Jungle Juice
29 August 2020
Stuart Letton
“I work in the jungle”
Now that’s not a reply you’ll hear everyday. A response I got while chatting to a local at one of our tea stops during our whiz around Malaysia.
Most of the time, we were on fairly quiet, even deserted back roads cut through the dense Malaysian jungle and oil palm plantations that cover most of the place. Touring by motorcycle is different. All your senses are on high alert, or should be if you don’t want to skid down the road on your bum. Eyes scanning the road ahead, hands and fingers touch sensitive to the brakes and throttle, body feeling and adjusted to the balance, olfactory senses going, “what the heck was that smell”.

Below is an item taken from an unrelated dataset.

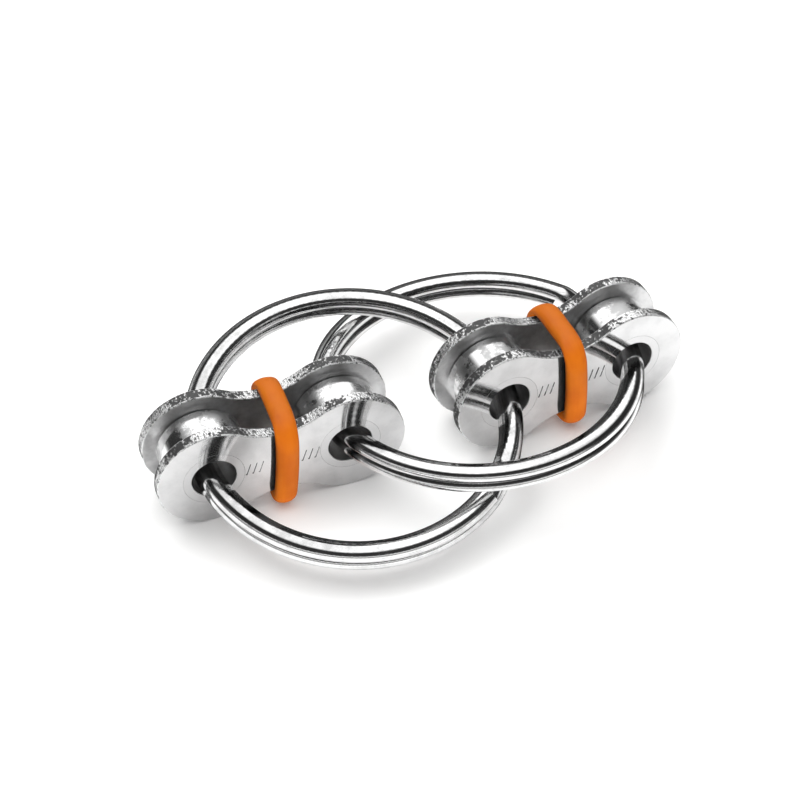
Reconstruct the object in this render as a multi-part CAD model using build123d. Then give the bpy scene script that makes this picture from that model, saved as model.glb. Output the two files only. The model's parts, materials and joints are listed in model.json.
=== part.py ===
from build123d import *
import math
import os

# Flipping chain puzzle: two roller-chain links joined by two interlinked split rings.
# The links stand on edge in a row along X, with their bush axes near Y, and the rings lie
# nearly flat. Everything is in millimetres, +Z up, and the object rests on the plane Z = 0.
# The origin is on that plane, in the middle of the object's footprint.

# ---------------------------------------------------------------- roller-chain link
PITCH = 12.7  # half-inch chain pitch, from bush axis to bush axis
LOBE_R = 5.2  # rounded end of a plate
WAIST_HALF = 3.4  # half the height of a plate at its waist
PLATE_T = 1.15
LINK_W = 6.2  # over both plates
PLATE_EDGE = 0.12  # rounded edge of a stamped plate
BUSH_OUTER_R = 2.85
BUSH_BORE_R = 2.05
BUSH_MOUTH = 0.05  # chamfer round the bore's mouth
BUSH_SEAM = 0.02  # chamfer where the bush meets the plate
ROLLER_R = 3.95
ROLLER_RUN = 0.06  # radial running clearance of a roller on its bush
ROLLER_END_GAP = 0.1  # between a roller and each plate
ROLLER_CHAMFER = 0.28

# Plain stamped strokes on the outer faces, beside the band.
STROKE_LENGTH = 1.3
STROKE_WIDTH = 0.16
STROKE_DEPTH = 0.07
STROKE_SLANT = 18
STROKES_X = (2.0, 2.6, 3.2)

# ---------------------------------------------------------------- silicone band
BAND_WIDTH = 2.15
BAND_THICK = 1.4
BAND_GAP = 0.03  # between the band and the plates
BAND_INNER_R = 0.14  # inside of the bend over a plate's edge
BAND_OUTER_R = 2.2  # outside of the same bend
BAND_OUTER_EDGE = 0.6  # rounded long edges of the band's outer face
BAND_INNER_EDGE = 0.45  # the same against the metal, clear of the plates' rising waists

# ---------------------------------------------------------------- split ring
RING_MEAN_R = 14.2
WIRE_WIDTH = 2.15  # across one coil of the oval wire, in the plane of the ring
WIRE_HEIGHT = 1.1  # one coil, along the ring's axis
COIL_GAP = 0.03
STEP_ANGLE = 16  # stretch over which the wire climbs from one coil to the other
STEP_SECTIONS = 7
END_GAP_ANGLE = 0.8  # between a cut end and the climbing wire

# ---------------------------------------------------------------- how the pieces lie at rest
RIGHT_LINK_X = 27.6  # from the middle of the left link to the middle of the right one
RIGHT_LINK_Y = 0.4
RIGHT_LINK_YAW = 5.5
RIGHT_LINK_LEAN = -2.0  # the right link leans back, so its outer face looks slightly up
LEFT_RING_ROLL = 9.0  # front down
RIGHT_RING_ROLL = -5.8  # front up, so the two rings pass over and under each other
LEFT_RING_SHIFT = -0.7
RIGHT_RING_SHIFT = 0.6
LEFT_RING_ENDS = -36
RIGHT_RING_ENDS = 33


def plate():
    """Figure-eight plate, lying in the XZ plane, PLATE_T thick along Y about Y = 0."""
    half = PITCH / 2
    # A concave arc of this radius touches both lobes and leaves the waist.
    blend = (half**2 + WAIST_HALF**2 - LOBE_R**2) / (2 * (LOBE_R - WAIST_HALF))
    drop = WAIST_HALF + blend
    touch_x = half * blend / (blend + LOBE_R)
    touch_z = drop * LOBE_R / (blend + LOBE_R)
    top = RadiusArc((-touch_x, touch_z), (touch_x, touch_z), -blend)
    right = ThreePointArc((touch_x, touch_z), (half + LOBE_R, 0), (touch_x, -touch_z))
    bottom = RadiusArc((touch_x, -touch_z), (-touch_x, -touch_z), -blend)
    left = ThreePointArc((-touch_x, -touch_z), (-half - LOBE_R, 0), (-touch_x, touch_z))
    face = make_face(top + right + bottom + left)
    body = extrude(Plane.XZ * face, PLATE_T / 2, both=True)
    body = fillet(body.edges(), PLATE_EDGE)
    for side in (-half, half):
        body -= Pos(side, 0, 0) * Rot(90, 0, 0) * Cylinder(BUSH_OUTER_R, 2 * PLATE_T)
    return body


def stamped(body, outer_y):
    """Cuts plain slanted strokes into the plate's outer face, either side of the band."""
    stroke = Box(STROKE_WIDTH, 2 * STROKE_DEPTH, STROKE_LENGTH)
    for x in STROKES_X:
        for side in (-1, 1):
            body -= Pos(side * x, outer_y, 0) * Rot(0, STROKE_SLANT, 0) * stroke
    return body


def rims(tube):
    """The circular edges of a tube, grouped from the smallest radius to the largest."""
    return tube.edges().filter_by(GeomType.CIRCLE).group_by(SortBy.RADIUS)


def bush():
    """Plain tube through both plates, along Y about the origin."""
    tube = Cylinder(BUSH_OUTER_R, LINK_W) - Cylinder(BUSH_BORE_R, LINK_W)
    tube = chamfer(rims(tube)[0], BUSH_MOUTH)
    tube = chamfer(rims(tube)[-1], BUSH_SEAM)
    return Rot(90, 0, 0) * tube


def roller():
    """Free-turning roller on a bush, along Y about the origin."""
    length = LINK_W - 2 * PLATE_T - 2 * ROLLER_END_GAP
    tube = Cylinder(ROLLER_R, length) - Cylinder(BUSH_OUTER_R + ROLLER_RUN, length)
    return Rot(90, 0, 0) * chamfer(rims(tube)[-1], ROLLER_CHAMFER)


def band():
    """Silicone loop stretched round both plates at the waist, in the YZ plane."""
    across = LINK_W + 2 * BAND_GAP
    tall = 2 * (WAIST_HALF + BAND_GAP)
    outline = RectangleRounded(across + 2 * BAND_THICK, tall + 2 * BAND_THICK, BAND_OUTER_R)
    opening = RectangleRounded(across, tall, BAND_INNER_R)
    loop = extrude(Plane.YZ * (outline - opening), BAND_WIDTH / 2, both=True)
    sides = loop.faces().filter_by(Axis.X)
    outer_edges = [edge for side in sides for edge in side.outer_wire().edges()]
    inner_edges = [edge for side in sides for edge in side.inner_wires().edges()]
    return loop.fillet(BAND_OUTER_EDGE, outer_edges).fillet(BAND_INNER_EDGE, inner_edges)


def split_ring(ends_at):
    """Two coils of one wire, about the origin and Z, with both cut ends near an angle."""
    rise = WIRE_HEIGHT + COIL_GAP
    section = Plane.XZ * Pos(RING_MEAN_R, 0) * Ellipse(WIRE_WIDTH / 2, WIRE_HEIGHT / 2)

    def coil(z, start, angle):
        return Rot(0, 0, start) * revolve(Pos(0, 0, z) * section, Axis.Z, angle)

    turn = 360 - STEP_ANGLE
    lower = coil(-rise / 2, END_GAP_ANGLE, turn - END_GAP_ANGLE)
    upper = coil(rise / 2, 0, turn - END_GAP_ANGLE)
    climb = []
    for index in range(STEP_SECTIONS):
        part = index / (STEP_SECTIONS - 1)
        z = rise * (part**2 * (3 - 2 * part) - 0.5)
        climb.append(Rot(0, 0, turn + STEP_ANGLE * part) * Pos(0, 0, z) * section)
    whole = lower + loft(climb) + upper
    return Rot(0, 0, ends_at) * whole


def ring_place(first, last, roll, shift):
    """Where a ring lies when its wire passes through two bushes centred on two points."""
    run = last - first
    yaw = math.degrees(math.atan2(run.Y, run.X))
    pitch = math.degrees(math.atan2(run.Z, math.hypot(run.X, run.Y)))
    middle = (first + last) / 2
    turned = Pos(middle.X, middle.Y, middle.Z) * Rot(0, 0, yaw) * Rot(0, -pitch, 0)
    return turned * Rot(roll, 0, 0) * Pos(0, shift, 0)


# The left link stands upright, and the right one leans on its back plate's lower edge.
lean = math.radians(RIGHT_LINK_LEAN)
right_height = LOBE_R * math.cos(lean) + LINK_W / 2 * abs(math.sin(lean))
left_link = Pos(0, 0, LOBE_R)
right_link = (
    Pos(RIGHT_LINK_X, RIGHT_LINK_Y, right_height)
    * Rot(0, 0, RIGHT_LINK_YAW)
    * Rot(RIGHT_LINK_LEAN, 0, 0)
)

# The bushes of each link, from left to right along X.
bush_sides = {"left": -PITCH / 2, "right": PITCH / 2}
bush_points = {}
parts = {}
plate_y = (LINK_W - PLATE_T) / 2
for link_name, link in (("left_link", left_link), ("right_link", right_link)):
    parts[f"{link_name}_front_plate"] = link * Pos(0, -plate_y, 0) * stamped(plate(), -PLATE_T / 2)
    parts[f"{link_name}_back_plate"] = link * Pos(0, plate_y, 0) * stamped(plate(), PLATE_T / 2)
    parts[f"{link_name}_band"] = link * band()
    for side, x in bush_sides.items():
        spot = link * Pos(x, 0, 0)
        bush_points[link_name, side] = spot.position
        parts[f"{link_name}_{side}_bush"] = spot * bush()
        parts[f"{link_name}_{side}_roller"] = spot * roller()

left_ring = ring_place(
    bush_points["left_link", "left"],
    bush_points["right_link", "left"],
    LEFT_RING_ROLL,
    LEFT_RING_SHIFT,
)
right_ring = ring_place(
    bush_points["left_link", "right"],
    bush_points["right_link", "right"],
    RIGHT_RING_ROLL,
    RIGHT_RING_SHIFT,
)
parts["left_ring"] = left_ring * split_ring(LEFT_RING_ENDS)
parts["right_ring"] = right_ring * split_ring(RIGHT_RING_ENDS)

# The origin goes to the middle of the footprint.
extent = Compound(children=[Pos(0, 0, 0) * part for part in parts.values()]).bounding_box()
footprint = Pos(-extent.center().X, -extent.center().Y, 0)

os.makedirs("parts", exist_ok=True)
for name, part in parts.items():
    export_step(footprint * part, f"parts/{name}.step")
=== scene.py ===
import json
import math

import bpy
import numpy as np
from mathutils import Matrix, Vector


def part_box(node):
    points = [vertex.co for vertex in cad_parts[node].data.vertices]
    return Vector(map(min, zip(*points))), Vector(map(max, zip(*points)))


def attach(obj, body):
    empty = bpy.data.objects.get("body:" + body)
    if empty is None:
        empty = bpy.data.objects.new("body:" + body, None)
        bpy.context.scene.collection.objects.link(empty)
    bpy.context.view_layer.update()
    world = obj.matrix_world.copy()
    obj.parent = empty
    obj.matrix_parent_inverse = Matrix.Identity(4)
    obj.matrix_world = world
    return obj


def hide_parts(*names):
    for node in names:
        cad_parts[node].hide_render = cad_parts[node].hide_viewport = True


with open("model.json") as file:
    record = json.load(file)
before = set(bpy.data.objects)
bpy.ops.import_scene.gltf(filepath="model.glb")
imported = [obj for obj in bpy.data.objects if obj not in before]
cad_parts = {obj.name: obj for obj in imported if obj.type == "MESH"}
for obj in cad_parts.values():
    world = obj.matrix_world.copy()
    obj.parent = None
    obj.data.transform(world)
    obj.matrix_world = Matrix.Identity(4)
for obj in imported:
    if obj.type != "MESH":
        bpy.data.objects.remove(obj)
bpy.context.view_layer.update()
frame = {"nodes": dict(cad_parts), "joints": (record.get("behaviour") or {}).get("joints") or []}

# A flipping chain puzzle on a pale table: two roller-chain links on edge, each with an orange
# silicone band, joined by two interlinked split rings. Lengths are in metres.
MM = 0.001
LINKS = ("left_link", "right_link")
SIDES = ("left", "right")
FACES = ("front", "back")

# ---------------------------------------------------------------- camera
LOOK_AT = Vector((0.3, 5.4, 0.0)) * MM
CAMERA_DISTANCE = 236 * MM
CAMERA_AZIMUTH = -20.0
CAMERA_ELEVATION = 44.4
CAMERA_LENS = 113.2
CAMERA_SENSOR = 36.0
CAMERA_NEAREST = 10 * MM

# ---------------------------------------------------------------- studio
# Polished metal is lit by what it mirrors, so the sky and the table look different in mirrors
# than they are as lights; the table's look in mirrors is a painted reflection. Each fade is where
# a change starts and ends.
SKY_LIGHT = 2.05
SKY_MIRRORED = 1.25
SKY_DARK = 0.03
SKY_SEEN = 1.0  # past the table's edge the camera sees plain white
SKY_FADE = (0.48, 0.72)  # by height, on a sphere of radius 1
BACK_LIFT = 0.34  # the bright sky comes down lower behind the object than in front of it
SIDE_DROP = 0.2  # and stops higher at its two sides
CARD_LIGHT = 0.75  # a pale card stands on the table in front of the object
CARD_HEIGHT_FADE = (0.25, 0.08)
CARD_AHEAD_FADE = (-0.2, -0.6)
TABLE_HALF = 0.5
TABLE_TONES = ((0.93, 0.928, 0.92, 1.0), (0.95, 0.95, 0.945, 1.0))
TABLE_ROUGH = 0.7
TABLE_PAINTED_GLOW = 0.15  # painted light: the table glows to lift its shadows, in place of light bounced back from the room
TABLE_PAINTED_REFLECTION = (0.03, 0.98)
TABLE_NEAR_FADE = (0.08, 0.3)  # painted reflection: only the table close to the metal is mirrored bright
TABLE_BEYOND_FADE = (0.65, 0.88)  # and it is painted dark in mirrors beyond the object
LAMP_SIZE = (0.36, 0.24)
LAMP_DISTANCE = 0.5
SOFTBOX_AT = (-135, 60)  # azimuth and elevation
SOFTBOX_WATTS = 0.6
FRONT_FILL_AT = (0, 5)
FRONT_FILL_WATTS = 2.6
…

It was easy riding but one of the downsides to only getting on a motorcycle once a year, other than trying to keep it upright, is that after an hour, assuming we ever wanted to walk upright again, we had to take a break. Fortunately, Malaysia is crammed full of their equivalent of Starbucks, impromptu knock-up shacks that a modest breeze could fell. Some even boast walls but the majority are al-fresco. What you wouldn’t believe is the range of freshly cooked dishes on offer, even in the middle of nowhere. Chicken with rice. Chicken with rice and veg. Rice with chicken. Veg with rice and chicken. That’s unfair. Some of it’s curried. No, that really is unfair. These stall holders-come restauranteurs create amazing dishes every day using fresh ingredients and all but the simplest of tools. No Aga, no Le Creuset pans, no Jamie Oliver cook books. Just a flaming wok and a few pans and under a tin roof. After eating in dozens of restaurants and hawker stalls across SE Asia, seldom paying more than a pound or two for a full meal, the only time I’ve had “Delhi Belly” is after dining in the swanky, white linen, Ye Olde Smokehouse in Cameron Highlands. Fastest hundred metres I’ve done in a long time.
And then theres the refreshing tea. First, pour a half inch of sweetened condensed milk into the bottom of a cup. Add hot water and toss in a bag of genuine Malaysian tea. Stir to taste. Enjoy. Fix dental and diabetes checkups.
If you want iced tea, just add ice and wait ‘till it cools down. Simpls.
It’s just as well we’re enjoying it as it now seems we’re here through January 2021. The latest invitation to stay longer at the Malaysian government’s pleasure came through last night. We had thought our time here might be over and had been getting psyched up to head for South Africa via La Reunion. It wasn’t a run I was much enthused about. Reunion is closing schools again. Madagascar, the Plan B bolt hole if we couldn’t thrash far enough south is closed and South Africa by invitation only. It would have been a fast ride though. Twenty plus knots on the beam according to the GRIBs. However, with four metre seas, we might have spent much of that airborne.
And so, we’ve resigned ourselves to the ongoing “Hell” of Langkawi. We might even join the golf club.